Collected material:
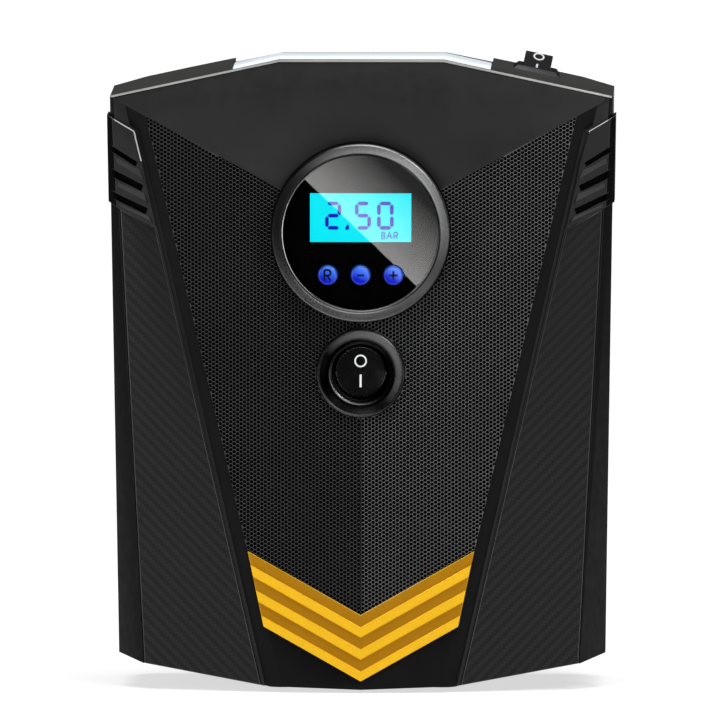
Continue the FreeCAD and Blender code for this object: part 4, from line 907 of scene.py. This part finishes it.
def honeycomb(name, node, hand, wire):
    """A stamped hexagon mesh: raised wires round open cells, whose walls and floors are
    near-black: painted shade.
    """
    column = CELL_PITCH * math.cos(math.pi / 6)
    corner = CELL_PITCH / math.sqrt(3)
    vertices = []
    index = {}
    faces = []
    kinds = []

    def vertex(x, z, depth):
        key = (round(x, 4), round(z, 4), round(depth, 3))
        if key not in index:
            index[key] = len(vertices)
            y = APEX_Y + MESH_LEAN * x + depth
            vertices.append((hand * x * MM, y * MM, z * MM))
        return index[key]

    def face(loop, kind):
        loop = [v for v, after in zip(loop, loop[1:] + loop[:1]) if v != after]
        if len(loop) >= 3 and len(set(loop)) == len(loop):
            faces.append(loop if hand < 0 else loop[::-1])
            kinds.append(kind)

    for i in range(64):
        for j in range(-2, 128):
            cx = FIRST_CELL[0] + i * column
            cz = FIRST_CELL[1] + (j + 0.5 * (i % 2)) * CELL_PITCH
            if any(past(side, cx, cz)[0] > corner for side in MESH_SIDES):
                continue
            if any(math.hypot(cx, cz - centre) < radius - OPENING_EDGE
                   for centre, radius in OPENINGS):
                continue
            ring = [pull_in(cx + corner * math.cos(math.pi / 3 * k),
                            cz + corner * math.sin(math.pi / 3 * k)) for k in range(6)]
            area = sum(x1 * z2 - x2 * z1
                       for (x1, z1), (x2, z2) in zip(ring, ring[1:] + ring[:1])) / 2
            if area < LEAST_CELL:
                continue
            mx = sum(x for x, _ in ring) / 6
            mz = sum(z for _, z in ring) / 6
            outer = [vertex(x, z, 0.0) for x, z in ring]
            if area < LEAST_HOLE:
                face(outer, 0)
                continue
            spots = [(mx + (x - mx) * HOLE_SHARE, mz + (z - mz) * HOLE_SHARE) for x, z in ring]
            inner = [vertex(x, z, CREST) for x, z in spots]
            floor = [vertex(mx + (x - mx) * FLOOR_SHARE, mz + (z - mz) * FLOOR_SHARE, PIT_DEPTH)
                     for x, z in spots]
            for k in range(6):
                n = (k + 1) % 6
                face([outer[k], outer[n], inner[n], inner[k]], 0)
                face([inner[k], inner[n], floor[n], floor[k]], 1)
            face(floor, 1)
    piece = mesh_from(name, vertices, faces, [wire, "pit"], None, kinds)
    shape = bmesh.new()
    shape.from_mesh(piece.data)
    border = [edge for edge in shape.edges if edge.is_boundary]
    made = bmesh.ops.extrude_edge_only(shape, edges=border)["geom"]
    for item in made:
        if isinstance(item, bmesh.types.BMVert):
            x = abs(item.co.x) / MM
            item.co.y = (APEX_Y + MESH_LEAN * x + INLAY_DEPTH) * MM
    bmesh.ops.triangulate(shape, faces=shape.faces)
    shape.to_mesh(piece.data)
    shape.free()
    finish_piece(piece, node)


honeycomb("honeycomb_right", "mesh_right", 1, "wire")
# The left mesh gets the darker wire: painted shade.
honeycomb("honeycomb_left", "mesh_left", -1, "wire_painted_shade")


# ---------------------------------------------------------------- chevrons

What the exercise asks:
Using the data above, output each line exactly.

Answer to the problem:
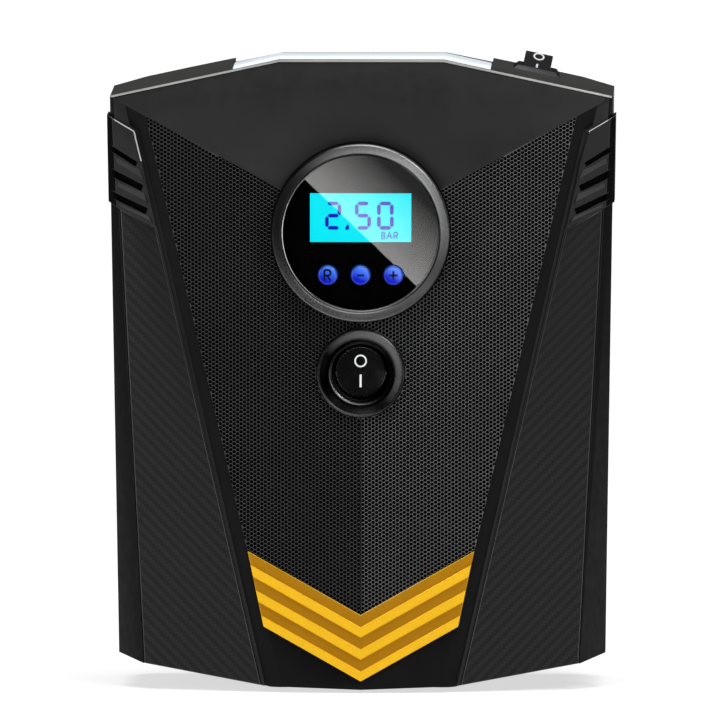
Continue the FreeCAD and Blender code for this object: part 4, from line 907 of scene.py. This part finishes it.
def honeycomb(name, node, hand, wire):
    """A stamped hexagon mesh: raised wires round open cells, whose walls and floors are
    near-black: painted shade.
    """
    column = CELL_PITCH * math.cos(math.pi / 6)
    corner = CELL_PITCH / math.sqrt(3)
    vertices = []
    index = {}
    faces = []
    kinds = []

    def vertex(x, z, depth):
        key = (round(x, 4), round(z, 4), round(depth, 3))
        if key not in index:
            index[key] = len(vertices)
            y = APEX_Y + MESH_LEAN * x + depth
            vertices.append((hand * x * MM, y * MM, z * MM))
        return index[key]

    def face(loop, kind):
        loop = [v for v, after in zip(loop, loop[1:] + loop[:1]) if v != after]
        if len(loop) >= 3 and len(set(loop)) == len(loop):
            faces.append(loop if hand < 0 else loop[::-1])
            kinds.append(kind)

    for i in range(64):
        for j in range(-2, 128):
            cx = FIRST_CELL[0] + i * column
            cz = FIRST_CELL[1] + (j + 0.5 * (i % 2)) * CELL_PITCH
            if any(past(side, cx, cz)[0] > corner for side in MESH_SIDES):
                continue
            if any(math.hypot(cx, cz - centre) < radius - OPENING_EDGE
                   for centre, radius in OPENINGS):
                continue
            ring = [pull_in(cx + corner * math.cos(math.pi / 3 * k),
                            cz + corner * math.sin(math.pi / 3 * k)) for k in range(6)]
            area = sum(x1 * z2 - x2 * z1
                       for (x1, z1), (x2, z2) in zip(ring, ring[1:] + ring[:1])) / 2
            if area < LEAST_CELL:
                continue
            mx = sum(x for x, _ in ring) / 6
            mz = sum(z for _, z in ring) / 6
            outer = [vertex(x, z, 0.0) for x, z in ring]
            if area < LEAST_HOLE:
                face(outer, 0)
                continue
            spots = [(mx + (x - mx) * HOLE_SHARE, mz + (z - mz) * HOLE_SHARE) for x, z in ring]
            inner = [vertex(x, z, CREST) for x, z in spots]
            floor = [vertex(mx + (x - mx) * FLOOR_SHARE, mz + (z - mz) * FLOOR_SHARE, PIT_DEPTH)
                     for x, z in spots]
            for k in range(6):
                n = (k + 1) % 6
                face([outer[k], outer[n], inner[n], inner[k]], 0)
                face([inner[k], inner[n], floor[n], floor[k]], 1)
            face(floor, 1)
    piece = mesh_from(name, vertices, faces, [wire, "pit"], None, kinds)
    shape = bmesh.new()
    shape.from_mesh(piece.data)
    border = [edge for edge in shape.edges if edge.is_boundary]
    made = bmesh.ops.extrude_edge_only(shape, edges=border)["geom"]
    for item in made:
        if isinstance(item, bmesh.types.BMVert):
            x = abs(item.co.x) / MM
            item.co.y = (APEX_Y + MESH_LEAN * x + INLAY_DEPTH) * MM
    bmesh.ops.triangulate(shape, faces=shape.faces)
    shape.to_mesh(piece.data)
    shape.free()
    finish_piece(piece, node)


honeycomb("honeycomb_right", "mesh_right", 1, "wire")
# The left mesh gets the darker wire: painted shade.
honeycomb("honeycomb_left", "mesh_left", -1, "wire_painted_shade")


# ---------------------------------------------------------------- chevrons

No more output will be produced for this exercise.